Heat Transfer Characteristics of Different Horizontal Wires in Pools of Liquid and Supercritical Carbon Dioxide

Abstract

Abstract The peculiar heat transfer mechanism of supercritical fluids has been studied for a long time, especially the flow and heat transfer in the tubes. Numerous experiments have demonstrated the three heat transfer modes of supercritical fluids: normal heat transfer, improved heat transfer and deteriorated heat transfer. The effects of the pressure, pipe diameter, mass flow rate, heat flux and flow direction also have been well studied in the experiments. From the perspective of theory, the pseudo-boiling theory noticed the similarities between the subcritical boiling and the supercritical fluid heat transfer, and explained the heat transfer mechanism. Another theory focuses the buoyancy and flow acceleration effect caused by the property change also made great success. However, the existing research still yields inconsistent results and more evidences are needed. In this work, the heat transfer characteristics from different horizontal wires immersed in both liquid and supercritical carbon dioxide are studied. For a wide range of bath temperatures (5 ∼ 60 °C) and pressures (5 ∼ 8 MPa), the heat transfer coefficients were measured with a quasi-steady increase and decrease of the heat generation rate.
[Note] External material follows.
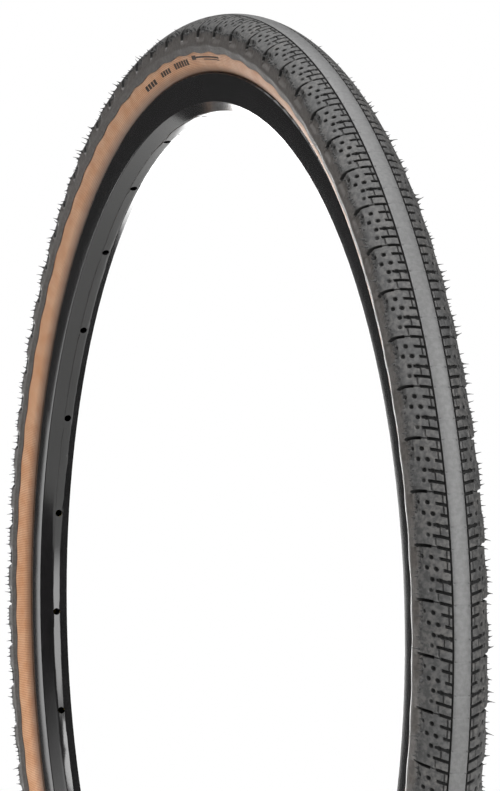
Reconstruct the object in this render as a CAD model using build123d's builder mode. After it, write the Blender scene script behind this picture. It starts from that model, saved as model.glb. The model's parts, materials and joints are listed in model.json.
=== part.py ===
from build123d import *
import os
from math import asin, atan2, cos, degrees, radians, sin, sqrt

# A 700C gravel tire, inflated, on its hollow 28-hole rim. All sizes are in millimetres.
# The axle lies along Y, the wheel stands in the XZ plane with +Z up, and the origin is
# the wheel's centre. Ring sections are drawn with X as the radius and Y as the width.
# Wheel angles run from +X towards +Z.

# ---- Driving dimensions: rim
bead_seat_radius = 311.0  # ISO 622
flange_height = 5.3
inner_half_width = 9.2  # between the flanges
flange_thickness = 1.7
corner_drop = 11.4  # from the bead seat to the corner of flank and slanted facet
flank_taper = 1.6  # how far each flank leans in, from the flange's top to the corner
flank_swell = 0.45  # how far the middle of each flank stands out of a straight line
flank_curve = 100.0
bed_drop = 17.4  # from the bead seat to the spoke bed
bed_half_width = 3.0
well_drop = 3.4
well_half_width = 4.6
seat_inner_half_width = 5.6
rim_wall = 1.4
bed_blend = 3.0
corner_blend = 1.5
flange_blend = 0.8
seat_blend = 0.4

# ---- Driving dimensions: holes
spoke_count = 28
first_spoke_angle = 91.0
spoke_hole_radius = 2.25
access_hole_radius = 4.0
valve_hole_clearance = 0.25

# ---- Driving dimensions: tire
casing_radius = 17.6  # outside of the sidewall skin
bead_height = 4.25  # from the bead seat to where the sidewall starts to lean out
tuck_radius = 1.68  # the sidewall's bend over the flange
skin_thickness = 0.5
ply_thickness = 0.45
liner_thickness = 0.4
breaker_angle = 62.0
bead_clearance = 0.05
bead_core_radius = 1.1
bead_toe_width = 4.0
bead_heel_blend = 0.8
tape_thickness = 0.25
tape_edge_gap = 0.3

# ---- Driving dimensions: tread
crown_thickness = 1.7
crown_flatness = 4.4  # how much larger the crown's radius is than the casing's
shoulder_edge_thickness = 1.2
shoulder_side_thickness = 1.4
shoulder_side_drop = 0.2  # from the casing's centre
wing_angle = 104.0  # where the tread's edge meets the tan skin
wing_thickness = 0.6
strip_half_width = 4.6
strip_groove_width = 1.1
strip_groove_depth = 1.3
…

The surface temperature of the wires was derived from the measured resistance. Finally, the boiling curves of both the subcritical cases and supercritical cases were obtained. Meanwhile, the near-wall fluid fields were visualized using the high-speed camera. Different from the prior experiments, this pool-type experiment has avoided the complex turbulence flows, and provides clearer evidences of the different heat transfer modes of the supercritical fluids.